With her head high, and her armful of flowers held in precisely the same position in which Lloyd had carried hers, she swept down the aisle in such exact imitation of the other maid of honor, that every one who had seen the first wedding was convulsed, and Kitty's whisper about "Lloyd's understudy" was passed with stifled giggles from one to another down both benches.

(no subject)

Date: 2009-10-05 01:51 am (UTC)
From: [identity profile] zia-narratora.livejournal.com
Oh, god, that IS horrible.

(no subject)

Date: 2009-10-05 12:18 pm (UTC)
From: [identity profile] elainemc.livejournal.com
The Elsie Dinsmore novels are just as bad in a different way. They're total plantation novels, playing up "the slaves don't WANT to be free" angle (one of the main characters bursts into tears when she thinks she's going to be freed, in fact), as well as using dialect not just as wacky good times humor, but also to demonstrate their intellectual inferiority / innate pompousness.
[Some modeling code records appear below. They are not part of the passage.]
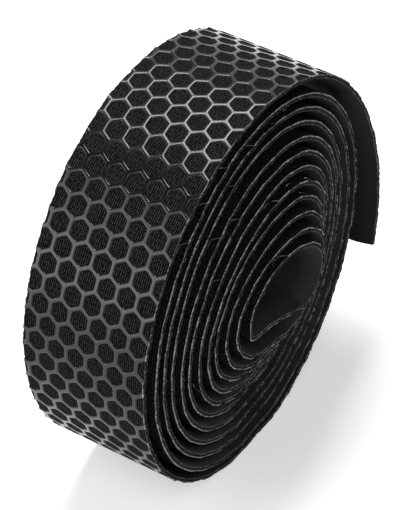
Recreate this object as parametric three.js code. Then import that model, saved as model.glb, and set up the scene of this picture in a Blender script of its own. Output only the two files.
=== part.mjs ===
// Handlebar tape roll: one padded strip wound on itself, with a honeycomb of raised ribs on its outer face.
// Millimetres, +Z up. The roll stands on its tread, its axis runs along Y, and -Y is the side that the
// inner turns stand out of. The origin is the middle of the small flat spot that the roll rests on.

import * as THREE from 'three';

// Section of the strip
const tapeWidth = 30;
const tapeThickness = 2.65;
const edgeThickness = 1.05;
const bevelWidth = 5;

// Winding: clockwise from the inner end, as seen from -Y, with directions turned from +X towards +Z
const turnGap = 0.3;
const boreRadius = 12.6;
const woundTurns = 11.58;
const innerEndDirection = -49;
const flapDrop = 5.5;
const flapSweep = 161.5;
const flapBend = 1.5;
const ovalShare = 0.01;
const ovalDirection = 45;

// Loose outer end, which hangs down off the roll
const tailReach = 6.2;
const tailDrop = 24;
const tailLift = 48.5;
const tailHang = 31;
const tailCurl = 0.26;

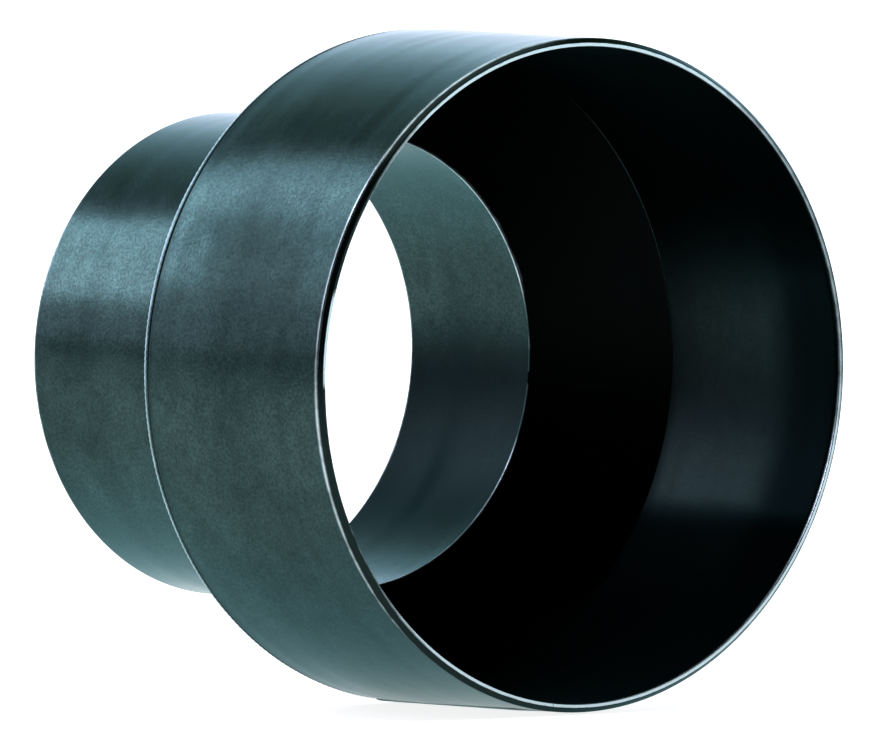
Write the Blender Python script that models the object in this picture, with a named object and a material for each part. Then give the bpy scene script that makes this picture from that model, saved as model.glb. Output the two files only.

And one of the other Laura Lee Hope / syndicate series, "the Outdoor Girls" features a story where the girls go to a ranch. One of them gets a coal-black horse to ride. No points for guessing what she calls it.

(no subject)

Date: 2009-10-04 07:33 pm (UTC)
From: [identity profile] kalliona.livejournal.com
We were exposed to some pretty weird stuff in the form of children's literature. I remember being awfully confused about what all these English people were doing in India.

(no subject)

Date: 2009-10-04 07:41 pm (UTC)
From: [identity profile] zia-narratora.livejournal.com
Frances Hodgson Burnett? My godfather actually owns her old house!

(no subject)

Date: 2009-10-10 10:53 pm (UTC)
From: [identity profile] drippedonpaper.livejournal.com
Wow, I read those as a kid too. Hmm, I wonder what else those B twins "taught" in their books..I never realized when I read them as a child!

(no subject)

Date: 2009-10-11 05:25 am (UTC)
From: [identity profile] zia-narratora.livejournal.com
Yeah, this is exactly what troubled me about these books. I know there were revisions that are supposedly "less racist,"but I am really skeptical of just how much less racist they are. I also wonder if there is more implicit stuff that editors may not have noticed.